### Task directions
Write out the listing below again, precisely as it is given.

[Begin Stored rows]

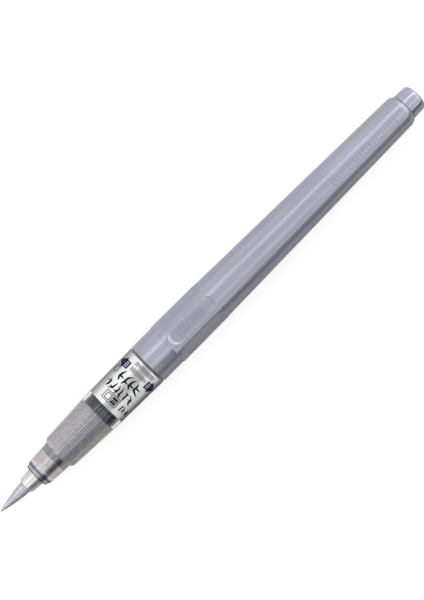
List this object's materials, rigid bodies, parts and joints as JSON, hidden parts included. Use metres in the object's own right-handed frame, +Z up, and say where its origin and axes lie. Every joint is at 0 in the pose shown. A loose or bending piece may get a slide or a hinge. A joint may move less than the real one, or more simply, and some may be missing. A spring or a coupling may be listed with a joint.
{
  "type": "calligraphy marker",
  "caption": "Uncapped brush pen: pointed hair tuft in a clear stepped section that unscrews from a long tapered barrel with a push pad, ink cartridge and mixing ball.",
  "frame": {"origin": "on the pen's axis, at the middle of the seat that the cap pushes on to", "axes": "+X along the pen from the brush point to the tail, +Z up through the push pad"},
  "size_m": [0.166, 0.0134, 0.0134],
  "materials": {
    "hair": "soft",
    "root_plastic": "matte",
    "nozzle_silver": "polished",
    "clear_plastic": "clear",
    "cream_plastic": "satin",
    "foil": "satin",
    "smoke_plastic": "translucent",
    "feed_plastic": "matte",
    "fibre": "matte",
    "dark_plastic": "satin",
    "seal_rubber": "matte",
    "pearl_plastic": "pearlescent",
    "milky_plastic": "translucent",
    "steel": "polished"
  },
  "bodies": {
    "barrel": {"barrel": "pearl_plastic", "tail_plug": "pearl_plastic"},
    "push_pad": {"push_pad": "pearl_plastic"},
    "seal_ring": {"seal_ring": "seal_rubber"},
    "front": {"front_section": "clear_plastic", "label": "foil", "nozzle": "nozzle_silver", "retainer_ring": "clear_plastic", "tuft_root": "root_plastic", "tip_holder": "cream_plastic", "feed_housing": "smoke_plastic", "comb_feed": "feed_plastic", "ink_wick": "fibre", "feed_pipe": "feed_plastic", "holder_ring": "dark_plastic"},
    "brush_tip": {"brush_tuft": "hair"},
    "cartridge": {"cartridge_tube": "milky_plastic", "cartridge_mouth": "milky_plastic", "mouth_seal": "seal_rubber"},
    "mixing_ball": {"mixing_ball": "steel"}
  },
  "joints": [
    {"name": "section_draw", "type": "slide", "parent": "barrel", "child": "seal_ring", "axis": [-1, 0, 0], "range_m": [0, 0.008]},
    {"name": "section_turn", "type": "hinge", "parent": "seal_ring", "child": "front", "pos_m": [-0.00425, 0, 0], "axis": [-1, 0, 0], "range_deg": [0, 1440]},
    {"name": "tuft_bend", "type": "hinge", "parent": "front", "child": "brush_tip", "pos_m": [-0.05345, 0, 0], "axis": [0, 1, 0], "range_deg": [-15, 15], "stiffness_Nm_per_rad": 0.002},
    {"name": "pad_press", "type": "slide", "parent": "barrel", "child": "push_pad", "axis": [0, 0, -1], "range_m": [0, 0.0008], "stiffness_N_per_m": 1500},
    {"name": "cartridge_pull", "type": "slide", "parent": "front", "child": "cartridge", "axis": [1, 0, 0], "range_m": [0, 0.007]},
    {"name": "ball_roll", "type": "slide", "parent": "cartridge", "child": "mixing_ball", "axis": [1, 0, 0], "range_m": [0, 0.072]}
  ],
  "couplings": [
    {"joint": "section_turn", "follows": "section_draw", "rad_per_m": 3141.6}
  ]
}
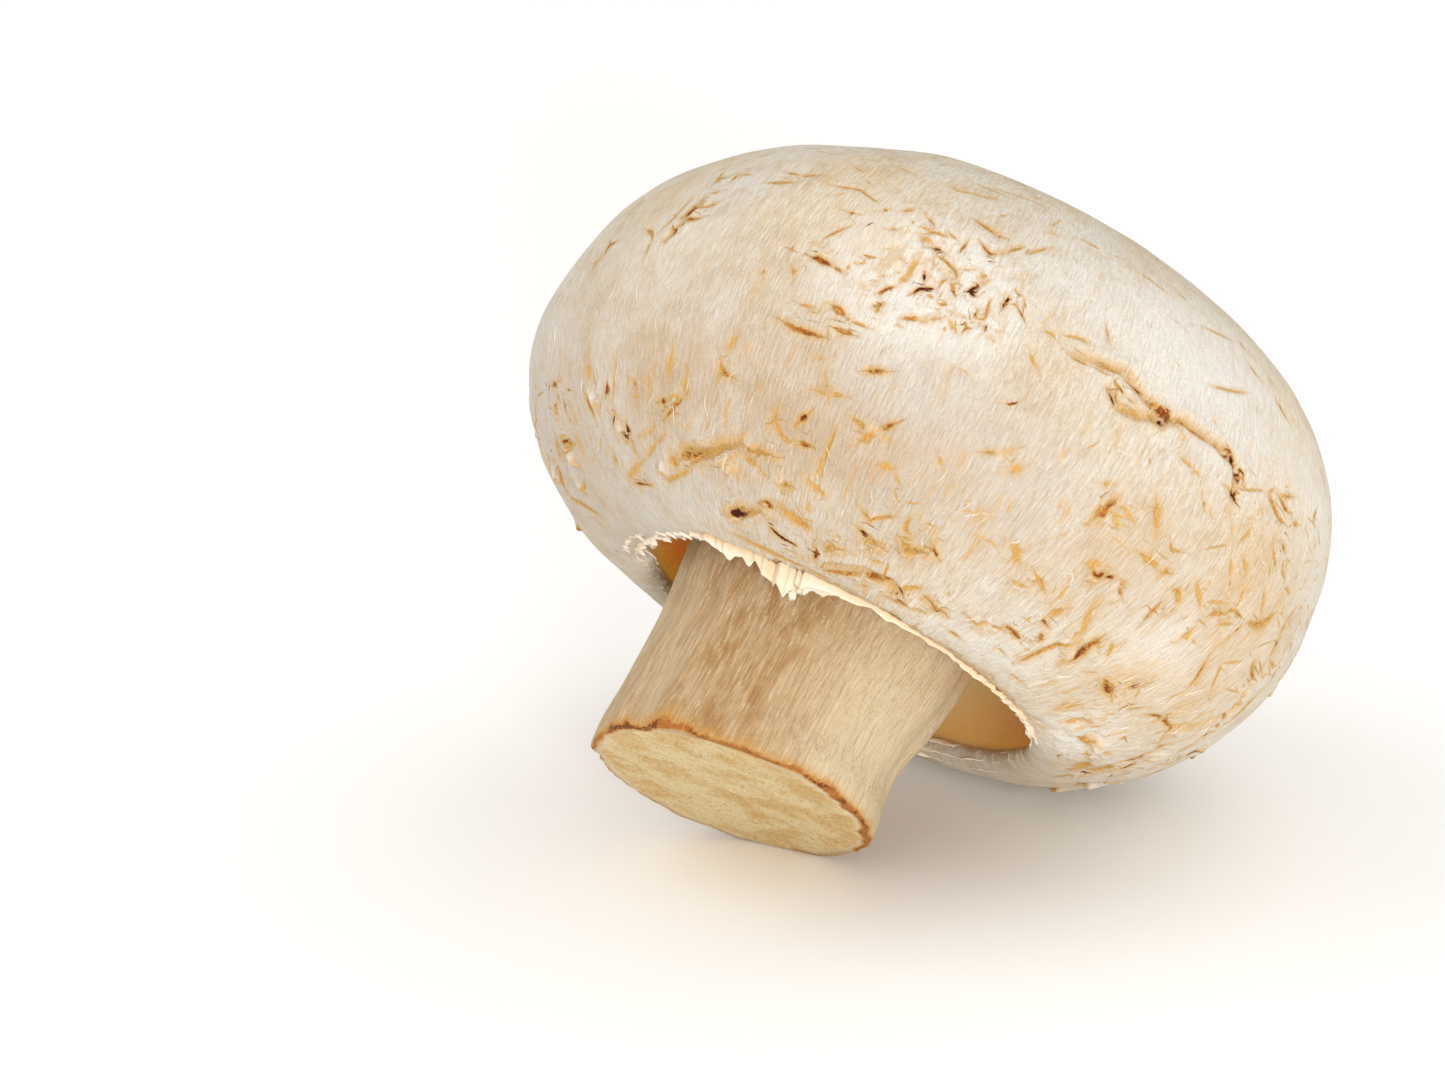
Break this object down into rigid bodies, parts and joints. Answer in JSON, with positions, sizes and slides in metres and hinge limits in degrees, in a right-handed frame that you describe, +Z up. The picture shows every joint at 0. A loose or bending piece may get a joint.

[End Stored rows]

### Solution to this problem
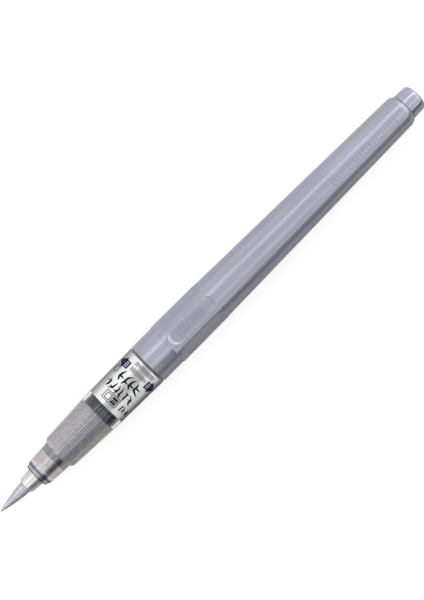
List this object's materials, rigid bodies, parts and joints as JSON, hidden parts included. Use metres in the object's own right-handed frame, +Z up, and say where its origin and axes lie. Every joint is at 0 in the pose shown. A loose or bending piece may get a slide or a hinge. A joint may move less than the real one, or more simply, and some may be missing. A spring or a coupling may be listed with a joint.
{
  "type": "calligraphy marker",
  "caption": "Uncapped brush pen: pointed hair tuft in a clear stepped section that unscrews from a long tapered barrel with a push pad, ink cartridge and mixing ball.",
  "frame": {"origin": "on the pen's axis, at the middle of the seat that the cap pushes on to", "axes": "+X along the pen from the brush point to the tail, +Z up through the push pad"},
  "size_m": [0.166, 0.0134, 0.0134],
  "materials": {
    "hair": "soft",
    "root_plastic": "matte",
    "nozzle_silver": "polished",
    "clear_plastic": "clear",
    "cream_plastic": "satin",
    "foil": "satin",
    "smoke_plastic": "translucent",
    "feed_plastic": "matte",
    "fibre": "matte",
    "dark_plastic": "satin",
    "seal_rubber": "matte",
    "pearl_plastic": "pearlescent",
    "milky_plastic": "translucent",
    "steel": "polished"
  },
  "bodies": {
    "barrel": {"barrel": "pearl_plastic", "tail_plug": "pearl_plastic"},
    "push_pad": {"push_pad": "pearl_plastic"},
    "seal_ring": {"seal_ring": "seal_rubber"},
    "front": {"front_section": "clear_plastic", "label": "foil", "nozzle": "nozzle_silver", "retainer_ring": "clear_plastic", "tuft_root": "root_plastic", "tip_holder": "cream_plastic", "feed_housing": "smoke_plastic", "comb_feed": "feed_plastic", "ink_wick": "fibre", "feed_pipe": "feed_plastic", "holder_ring": "dark_plastic"},
    "brush_tip": {"brush_tuft": "hair"},
    "cartridge": {"cartridge_tube": "milky_plastic", "cartridge_mouth": "milky_plastic", "mouth_seal": "seal_rubber"},
    "mixing_ball": {"mixing_ball": "steel"}
  },
  "joints": [
    {"name": "section_draw", "type": "slide", "parent": "barrel", "child": "seal_ring", "axis": [-1, 0, 0], "range_m": [0, 0.008]},
    {"name": "section_turn", "type": "hinge", "parent": "seal_ring", "child": "front", "pos_m": [-0.00425, 0, 0], "axis": [-1, 0, 0], "range_deg": [0, 1440]},
    {"name": "tuft_bend", "type": "hinge", "parent": "front", "child": "brush_tip", "pos_m": [-0.05345, 0, 0], "axis": [0, 1, 0], "range_deg": [-15, 15], "stiffness_Nm_per_rad": 0.002},
    {"name": "pad_press", "type": "slide", "parent": "barrel", "child": "push_pad", "axis": [0, 0, -1], "range_m": [0, 0.0008], "stiffness_N_per_m": 1500},
    {"name": "cartridge_pull", "type": "slide", "parent": "front", "child": "cartridge", "axis": [1, 0, 0], "range_m": [0, 0.007]},
    {"name": "ball_roll", "type": "slide", "parent": "cartridge", "child": "mixing_ball", "axis": [1, 0, 0], "range_m": [0, 0.072]}
  ],
  "couplings": [
    {"joint": "section_turn", "follows": "section_draw", "rad_per_m": 3141.6}
  ]
}
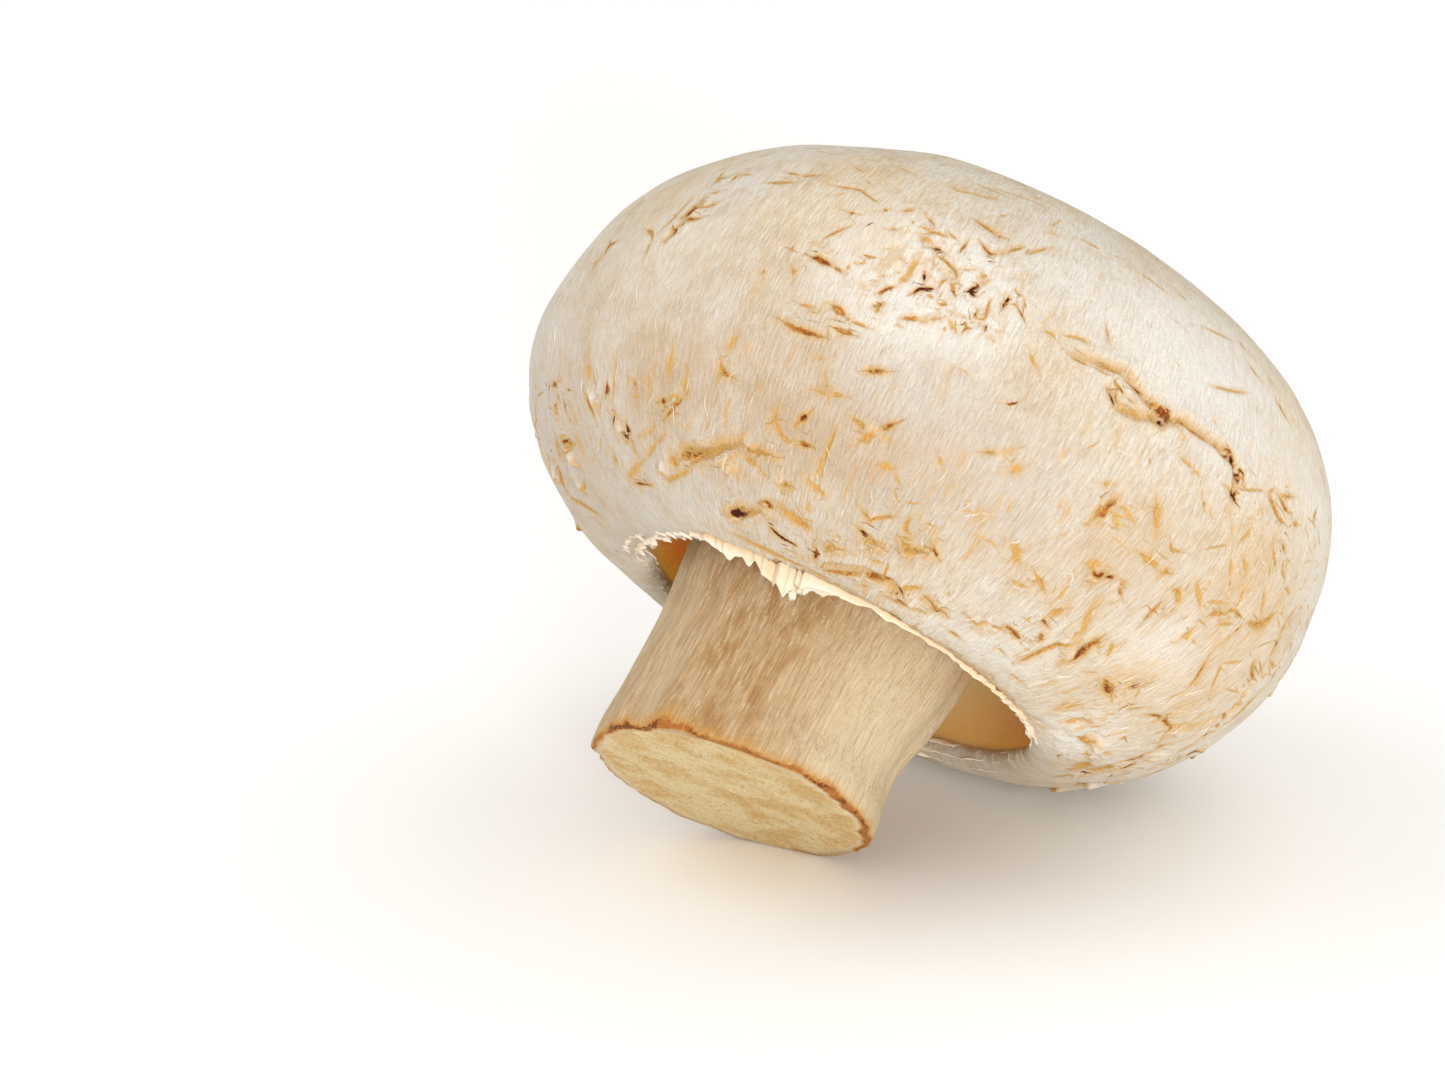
Break this object down into rigid bodies, parts and joints. Answer in JSON, with positions, sizes and slides in metres and hinge limits in degrees, in a right-handed frame that you describe, +Z up. The picture shows every joint at 0. A loose or bending piece may get a joint.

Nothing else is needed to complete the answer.